La progressiva digitalizzazione dei prodotti ha generato un fenomeno di ritorno: la riscoperta del piacere di violare l’involucro di plastica trasparente di un album, aprirlo, studiarne le grafiche, leggerne le note, assaporarne la seduzione visuale assieme a quella sonora

Tu chiamale se vuoi, emozioni. La notizia trapelata dalla stampa americana è che Netflix sta per aprire i suoi “luna park”. Attenzione: niente a che vedere con le giostre, l’ottovolante e il calcinculo. Più pragmaticamente la reificazione del fattore “N”, per ciò che ormai occupa nella fantasia dei suoi milioni di spettatori: in sostanza dei centri di divertimento all’interno dei quali prenderanno forma, sostanza, visibilità, tatto (e ovviamente opportunità di consumo) tutte le figure e le situazioni di culto che hanno reso celebri tante produzioni della piattaforma streaming. Un’idea che lavora su un concept che si va definendo sempre più chiaramente, per quanto non siano ancora appurabili i reali numeri del fenomeno: la nostalgia per l’analogico, per il contatto fisico coi prodotti che scopriamo di amare, per la loro perenne presenza nei nostri scaffali, affettuosi oggetti del collezionismo, come lo sono stati per decenni i long playing in vinile e poi i cd e i cofanetti, le cassette vhs, i dvd e tutto il merchandising associato.

La progressiva digitalizzazione di questi prodotti, la loro esistenza nella sfera virtuale del sempre accessibile / mai accarezzabile, ha generato un fenomeno di ritorno tra i vecchi fruitori e una spasmodica curiosità tra gli ultimi arrivati: la riscoperta del piacere di violare l’involucro di plastica trasparente di un album, aprirlo, studiarne le grafiche, leggerne le note, assaporarne la seduzione visuale assieme a quella sonora. Netflix, a caccia di nuove fonti di approvvigionamento, ha deciso di sondare questo territorio commerciale, in fondo praticando una inversione a U nella sua storia, che proprio dalla distribuzione postale di film in affitto, su supporti fisici come dvd e le cassette, aveva inaugurato la sua parabola di successi. Perciò adesso ecco arrivare le Netflix House, prima apertura prevista nel 2025 a cominciare dagli Stati Uniti e poi in tutte le grandi città del mondo. Veri e propri grandi magazzini del campionario a marchio N, con all’interno ristoranti che serviranno menù tematici ispirati ai grandi titoli seriali (e certamente milioni di cheeseburger), vendita di ogni genere di gadget a essi ispirato, dalle banali magliette alle fedeli riproduzioni dei costumi, eventi in anteprima e perfino esperienze immersive per i fans, il nome di una delle quali sarebbe già trapelato: “Squid Game: The Trial”, in sostanza la possibilità di partecipare, senza rischi, alle qualificazioni per il celebre gioco al massacro coreano che ha trionfato nel 2021 a livello planetario, contribuendo a un sostanzioso incremento degli abbonati al canale. “Abbiamo capito che i nostri supporter desiderano ardentemente entrare nei mondi dei loro show prediletti e siamo convinti che così avranno la possibilità di farlo in un modo mai sperimentato prima”, ha detto a “Bloomberg” Josh Simon, VP dell’area consumer dell’azienda.

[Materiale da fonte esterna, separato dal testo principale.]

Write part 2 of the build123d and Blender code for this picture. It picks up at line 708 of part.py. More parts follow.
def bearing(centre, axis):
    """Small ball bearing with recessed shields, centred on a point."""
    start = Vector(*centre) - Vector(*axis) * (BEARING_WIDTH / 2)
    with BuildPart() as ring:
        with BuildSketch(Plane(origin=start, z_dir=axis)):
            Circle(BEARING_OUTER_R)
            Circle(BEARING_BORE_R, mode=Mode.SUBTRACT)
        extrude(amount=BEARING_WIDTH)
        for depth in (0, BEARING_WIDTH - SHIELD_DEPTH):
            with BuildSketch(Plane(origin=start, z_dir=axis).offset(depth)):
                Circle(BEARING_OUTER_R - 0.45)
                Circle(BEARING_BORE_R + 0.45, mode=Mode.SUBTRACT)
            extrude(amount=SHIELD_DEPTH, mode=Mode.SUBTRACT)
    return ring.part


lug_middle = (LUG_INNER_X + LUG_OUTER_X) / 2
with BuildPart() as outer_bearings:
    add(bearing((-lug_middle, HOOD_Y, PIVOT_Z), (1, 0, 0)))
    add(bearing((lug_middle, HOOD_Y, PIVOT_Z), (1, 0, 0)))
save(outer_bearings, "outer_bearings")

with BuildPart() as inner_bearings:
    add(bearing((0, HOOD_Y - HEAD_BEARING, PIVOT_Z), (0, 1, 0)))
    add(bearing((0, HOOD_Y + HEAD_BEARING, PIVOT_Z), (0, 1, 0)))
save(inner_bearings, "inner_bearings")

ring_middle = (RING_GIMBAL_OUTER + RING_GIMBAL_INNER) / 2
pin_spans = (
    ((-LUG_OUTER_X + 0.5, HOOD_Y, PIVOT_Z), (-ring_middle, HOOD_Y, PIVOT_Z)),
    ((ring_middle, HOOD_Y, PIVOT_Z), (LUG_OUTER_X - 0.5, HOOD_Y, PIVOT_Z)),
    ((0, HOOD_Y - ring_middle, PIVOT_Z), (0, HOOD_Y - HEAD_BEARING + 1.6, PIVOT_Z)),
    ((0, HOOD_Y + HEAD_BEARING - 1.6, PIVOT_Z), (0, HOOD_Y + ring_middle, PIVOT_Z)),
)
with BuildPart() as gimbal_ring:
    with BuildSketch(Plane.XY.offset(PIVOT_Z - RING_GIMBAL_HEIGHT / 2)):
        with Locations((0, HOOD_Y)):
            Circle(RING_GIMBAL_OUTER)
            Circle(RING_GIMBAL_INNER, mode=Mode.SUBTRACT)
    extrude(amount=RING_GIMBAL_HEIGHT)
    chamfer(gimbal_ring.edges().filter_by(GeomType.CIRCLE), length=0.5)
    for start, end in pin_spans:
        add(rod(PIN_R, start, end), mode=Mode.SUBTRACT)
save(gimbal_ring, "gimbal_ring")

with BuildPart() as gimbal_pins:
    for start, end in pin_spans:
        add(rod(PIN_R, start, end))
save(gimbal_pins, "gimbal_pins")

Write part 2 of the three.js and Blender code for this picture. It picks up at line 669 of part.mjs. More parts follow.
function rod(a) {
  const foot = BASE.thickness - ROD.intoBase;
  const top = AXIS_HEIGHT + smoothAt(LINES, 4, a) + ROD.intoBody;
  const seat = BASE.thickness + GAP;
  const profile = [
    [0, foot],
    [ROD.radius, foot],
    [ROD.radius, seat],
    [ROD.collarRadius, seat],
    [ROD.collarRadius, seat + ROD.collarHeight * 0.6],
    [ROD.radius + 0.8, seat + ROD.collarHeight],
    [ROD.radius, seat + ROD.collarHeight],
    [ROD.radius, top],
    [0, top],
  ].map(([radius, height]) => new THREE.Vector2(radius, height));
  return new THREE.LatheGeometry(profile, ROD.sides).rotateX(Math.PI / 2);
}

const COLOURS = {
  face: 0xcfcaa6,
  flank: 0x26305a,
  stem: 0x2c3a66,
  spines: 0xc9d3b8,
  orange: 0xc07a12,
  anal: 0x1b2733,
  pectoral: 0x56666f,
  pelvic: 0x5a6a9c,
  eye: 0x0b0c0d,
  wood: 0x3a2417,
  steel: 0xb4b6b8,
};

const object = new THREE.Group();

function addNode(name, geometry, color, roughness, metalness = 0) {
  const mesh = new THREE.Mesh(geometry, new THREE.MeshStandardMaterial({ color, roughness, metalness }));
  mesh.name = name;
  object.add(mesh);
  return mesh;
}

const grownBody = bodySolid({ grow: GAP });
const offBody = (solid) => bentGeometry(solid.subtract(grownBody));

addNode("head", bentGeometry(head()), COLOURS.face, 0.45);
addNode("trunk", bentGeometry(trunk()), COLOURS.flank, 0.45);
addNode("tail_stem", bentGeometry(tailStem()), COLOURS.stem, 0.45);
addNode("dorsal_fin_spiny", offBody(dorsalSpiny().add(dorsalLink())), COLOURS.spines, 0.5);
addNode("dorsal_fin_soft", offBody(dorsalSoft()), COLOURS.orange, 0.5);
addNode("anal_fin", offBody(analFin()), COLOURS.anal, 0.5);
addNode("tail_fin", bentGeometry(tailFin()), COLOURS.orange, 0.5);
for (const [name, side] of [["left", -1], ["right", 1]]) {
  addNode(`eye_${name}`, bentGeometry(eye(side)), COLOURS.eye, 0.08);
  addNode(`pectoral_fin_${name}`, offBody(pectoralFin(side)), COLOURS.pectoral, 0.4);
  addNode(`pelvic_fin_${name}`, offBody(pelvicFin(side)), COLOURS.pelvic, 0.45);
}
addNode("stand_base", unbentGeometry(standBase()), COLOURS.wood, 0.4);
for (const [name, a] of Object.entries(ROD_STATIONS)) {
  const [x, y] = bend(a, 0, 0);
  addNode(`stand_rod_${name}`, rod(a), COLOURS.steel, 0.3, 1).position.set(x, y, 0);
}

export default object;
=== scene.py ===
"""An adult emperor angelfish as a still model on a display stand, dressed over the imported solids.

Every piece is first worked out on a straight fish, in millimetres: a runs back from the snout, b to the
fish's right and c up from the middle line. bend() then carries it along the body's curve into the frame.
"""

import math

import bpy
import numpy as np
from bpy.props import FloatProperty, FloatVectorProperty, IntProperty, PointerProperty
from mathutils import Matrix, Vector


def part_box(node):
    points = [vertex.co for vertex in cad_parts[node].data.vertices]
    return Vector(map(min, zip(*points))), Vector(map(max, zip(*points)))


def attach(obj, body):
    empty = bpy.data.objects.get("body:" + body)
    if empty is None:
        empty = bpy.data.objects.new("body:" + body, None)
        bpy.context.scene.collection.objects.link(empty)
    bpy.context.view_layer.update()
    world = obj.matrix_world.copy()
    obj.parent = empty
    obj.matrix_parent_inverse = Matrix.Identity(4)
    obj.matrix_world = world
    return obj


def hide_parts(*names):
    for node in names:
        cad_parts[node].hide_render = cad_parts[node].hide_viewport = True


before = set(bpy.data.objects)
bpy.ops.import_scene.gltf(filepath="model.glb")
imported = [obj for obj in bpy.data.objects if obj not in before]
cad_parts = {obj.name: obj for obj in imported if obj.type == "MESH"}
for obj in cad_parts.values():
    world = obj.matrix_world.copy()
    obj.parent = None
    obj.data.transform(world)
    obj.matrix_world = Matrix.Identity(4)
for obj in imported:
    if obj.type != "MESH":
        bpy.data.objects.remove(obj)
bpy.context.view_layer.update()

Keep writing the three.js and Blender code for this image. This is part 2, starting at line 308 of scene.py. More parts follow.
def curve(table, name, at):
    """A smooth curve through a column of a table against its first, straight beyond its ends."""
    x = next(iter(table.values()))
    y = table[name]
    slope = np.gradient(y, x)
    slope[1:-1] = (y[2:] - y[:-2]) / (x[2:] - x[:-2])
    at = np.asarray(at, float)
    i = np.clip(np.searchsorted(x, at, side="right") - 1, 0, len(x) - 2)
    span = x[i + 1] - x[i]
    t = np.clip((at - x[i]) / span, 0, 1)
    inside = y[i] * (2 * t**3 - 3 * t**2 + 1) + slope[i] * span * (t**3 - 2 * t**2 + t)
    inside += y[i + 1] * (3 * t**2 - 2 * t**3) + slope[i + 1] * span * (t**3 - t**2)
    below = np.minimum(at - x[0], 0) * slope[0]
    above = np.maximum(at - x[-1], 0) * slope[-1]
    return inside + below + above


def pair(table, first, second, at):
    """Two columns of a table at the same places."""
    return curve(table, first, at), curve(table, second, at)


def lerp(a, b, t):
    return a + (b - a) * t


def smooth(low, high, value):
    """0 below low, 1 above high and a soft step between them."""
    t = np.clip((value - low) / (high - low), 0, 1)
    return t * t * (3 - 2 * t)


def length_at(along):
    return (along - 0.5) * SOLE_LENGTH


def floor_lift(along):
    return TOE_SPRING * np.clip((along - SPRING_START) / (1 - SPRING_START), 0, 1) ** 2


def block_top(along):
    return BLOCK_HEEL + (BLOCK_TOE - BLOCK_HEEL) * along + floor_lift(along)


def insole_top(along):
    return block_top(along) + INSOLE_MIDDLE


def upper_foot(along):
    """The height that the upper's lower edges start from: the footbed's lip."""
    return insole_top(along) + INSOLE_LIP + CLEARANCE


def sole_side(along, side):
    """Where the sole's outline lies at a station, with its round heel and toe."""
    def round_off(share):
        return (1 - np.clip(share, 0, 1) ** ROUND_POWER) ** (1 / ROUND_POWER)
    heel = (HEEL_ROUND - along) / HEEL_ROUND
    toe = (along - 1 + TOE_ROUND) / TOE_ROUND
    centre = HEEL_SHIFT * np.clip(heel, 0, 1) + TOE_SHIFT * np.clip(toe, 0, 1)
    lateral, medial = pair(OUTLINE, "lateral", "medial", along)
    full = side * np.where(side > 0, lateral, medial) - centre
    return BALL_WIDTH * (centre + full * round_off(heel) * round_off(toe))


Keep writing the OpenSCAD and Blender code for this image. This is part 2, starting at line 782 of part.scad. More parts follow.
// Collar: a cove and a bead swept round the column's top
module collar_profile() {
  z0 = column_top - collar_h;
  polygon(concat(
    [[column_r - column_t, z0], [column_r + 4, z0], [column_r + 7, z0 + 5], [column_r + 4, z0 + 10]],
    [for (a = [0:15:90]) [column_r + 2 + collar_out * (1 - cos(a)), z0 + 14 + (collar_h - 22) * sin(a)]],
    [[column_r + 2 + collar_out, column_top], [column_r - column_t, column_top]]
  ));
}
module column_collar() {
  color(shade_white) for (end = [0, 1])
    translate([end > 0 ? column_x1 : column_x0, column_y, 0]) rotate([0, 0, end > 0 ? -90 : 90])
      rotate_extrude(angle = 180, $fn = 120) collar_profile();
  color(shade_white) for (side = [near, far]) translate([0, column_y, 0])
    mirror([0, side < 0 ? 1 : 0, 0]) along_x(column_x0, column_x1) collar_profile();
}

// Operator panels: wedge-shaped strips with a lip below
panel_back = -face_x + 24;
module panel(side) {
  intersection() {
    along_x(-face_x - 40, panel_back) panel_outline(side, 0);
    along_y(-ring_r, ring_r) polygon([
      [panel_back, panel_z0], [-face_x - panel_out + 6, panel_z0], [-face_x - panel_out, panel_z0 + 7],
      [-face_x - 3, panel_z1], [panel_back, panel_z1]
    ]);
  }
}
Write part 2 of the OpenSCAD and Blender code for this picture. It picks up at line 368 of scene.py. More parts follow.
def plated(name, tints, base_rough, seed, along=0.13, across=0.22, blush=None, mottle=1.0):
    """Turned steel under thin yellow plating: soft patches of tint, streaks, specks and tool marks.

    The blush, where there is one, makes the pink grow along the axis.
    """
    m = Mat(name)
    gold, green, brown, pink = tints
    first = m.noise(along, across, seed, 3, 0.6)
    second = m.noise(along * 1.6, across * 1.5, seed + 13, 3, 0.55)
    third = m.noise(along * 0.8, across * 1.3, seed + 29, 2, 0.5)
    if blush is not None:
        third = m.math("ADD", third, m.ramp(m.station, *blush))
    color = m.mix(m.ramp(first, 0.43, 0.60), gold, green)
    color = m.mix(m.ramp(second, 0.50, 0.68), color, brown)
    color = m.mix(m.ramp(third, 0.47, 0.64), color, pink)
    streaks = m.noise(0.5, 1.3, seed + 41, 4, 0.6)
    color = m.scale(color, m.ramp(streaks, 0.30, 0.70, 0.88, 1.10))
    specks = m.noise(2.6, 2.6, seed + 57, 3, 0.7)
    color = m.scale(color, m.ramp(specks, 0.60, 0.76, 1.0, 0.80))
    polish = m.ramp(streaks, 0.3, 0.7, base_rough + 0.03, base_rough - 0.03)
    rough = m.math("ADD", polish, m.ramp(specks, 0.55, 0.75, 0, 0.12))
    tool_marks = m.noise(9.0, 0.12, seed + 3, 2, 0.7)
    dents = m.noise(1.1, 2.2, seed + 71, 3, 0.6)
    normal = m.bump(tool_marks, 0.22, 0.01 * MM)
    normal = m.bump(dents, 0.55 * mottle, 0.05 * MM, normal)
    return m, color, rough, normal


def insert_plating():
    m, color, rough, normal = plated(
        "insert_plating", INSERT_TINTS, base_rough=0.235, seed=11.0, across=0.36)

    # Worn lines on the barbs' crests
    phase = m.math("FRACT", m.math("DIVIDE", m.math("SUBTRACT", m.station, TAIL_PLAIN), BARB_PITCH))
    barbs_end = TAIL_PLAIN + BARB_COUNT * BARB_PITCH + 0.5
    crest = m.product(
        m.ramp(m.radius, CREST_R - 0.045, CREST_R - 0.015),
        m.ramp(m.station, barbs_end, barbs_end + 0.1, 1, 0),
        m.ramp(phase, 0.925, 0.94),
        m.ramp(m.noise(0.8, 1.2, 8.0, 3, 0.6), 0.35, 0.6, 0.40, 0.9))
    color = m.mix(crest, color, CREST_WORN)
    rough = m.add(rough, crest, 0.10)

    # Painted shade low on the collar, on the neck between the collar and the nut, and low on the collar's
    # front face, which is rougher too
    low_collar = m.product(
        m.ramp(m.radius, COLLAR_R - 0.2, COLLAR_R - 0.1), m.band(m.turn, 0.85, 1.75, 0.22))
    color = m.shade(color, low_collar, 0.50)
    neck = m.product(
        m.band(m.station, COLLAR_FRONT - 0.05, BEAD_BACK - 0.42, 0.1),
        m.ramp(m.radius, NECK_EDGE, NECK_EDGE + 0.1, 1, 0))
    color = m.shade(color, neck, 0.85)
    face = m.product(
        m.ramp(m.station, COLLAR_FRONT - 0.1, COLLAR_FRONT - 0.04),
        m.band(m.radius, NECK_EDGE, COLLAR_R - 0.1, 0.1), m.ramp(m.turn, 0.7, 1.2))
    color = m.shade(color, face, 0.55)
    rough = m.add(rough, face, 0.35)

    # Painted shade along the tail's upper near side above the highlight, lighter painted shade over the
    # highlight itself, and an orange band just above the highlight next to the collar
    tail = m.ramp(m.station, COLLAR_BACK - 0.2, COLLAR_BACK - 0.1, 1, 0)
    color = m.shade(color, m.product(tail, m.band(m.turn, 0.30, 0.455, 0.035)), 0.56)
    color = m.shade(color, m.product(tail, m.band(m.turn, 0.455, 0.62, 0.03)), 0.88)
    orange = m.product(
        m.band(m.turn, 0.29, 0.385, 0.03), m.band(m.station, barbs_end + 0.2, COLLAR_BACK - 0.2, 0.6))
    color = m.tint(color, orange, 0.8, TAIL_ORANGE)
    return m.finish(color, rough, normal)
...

Bisognerà però vedere se tutto questo entusiasmo verrà ricambiato dal pubblico. Per ora quel che è certo è che il tempismo dell’annuncio vorrebbe fungere da contrappeso a quello assai meno popolare dell’ulteriore aumento dei prezzi per gli abbonamenti al servizio, a fronte di bilanci assai meno rosei che in passato e all’indomani dello sciopero di autori e attori che ha disseminato il caos nelle pianificazioni produttive di Netflix e degli altri colossi del settore. E poi c’è da tener conto del fatto che il procedimento di transfer da un consumo all’altro, già in passato più volte sperimentato dallo show business americano, spesso ha dato risultati poco gratificanti, fino a fiaschi rumorosi come quello della catena di “ristoranti delle star” Planet Hollywood, nei quali si offriva l’illusione di mangiare alla stessa mensa dei divi. Per quanto promettente, la scommessa è più difficile del previsto: in fondo è sempre il cliente ad aprire il portafogli e la sensazione di mercificazione di questo genere di venues potrebbe risultare un tantino invasiva. Perché non optare per una comune trattoria “no brand”? Sempre bambini e “Stranger Things” permettendo.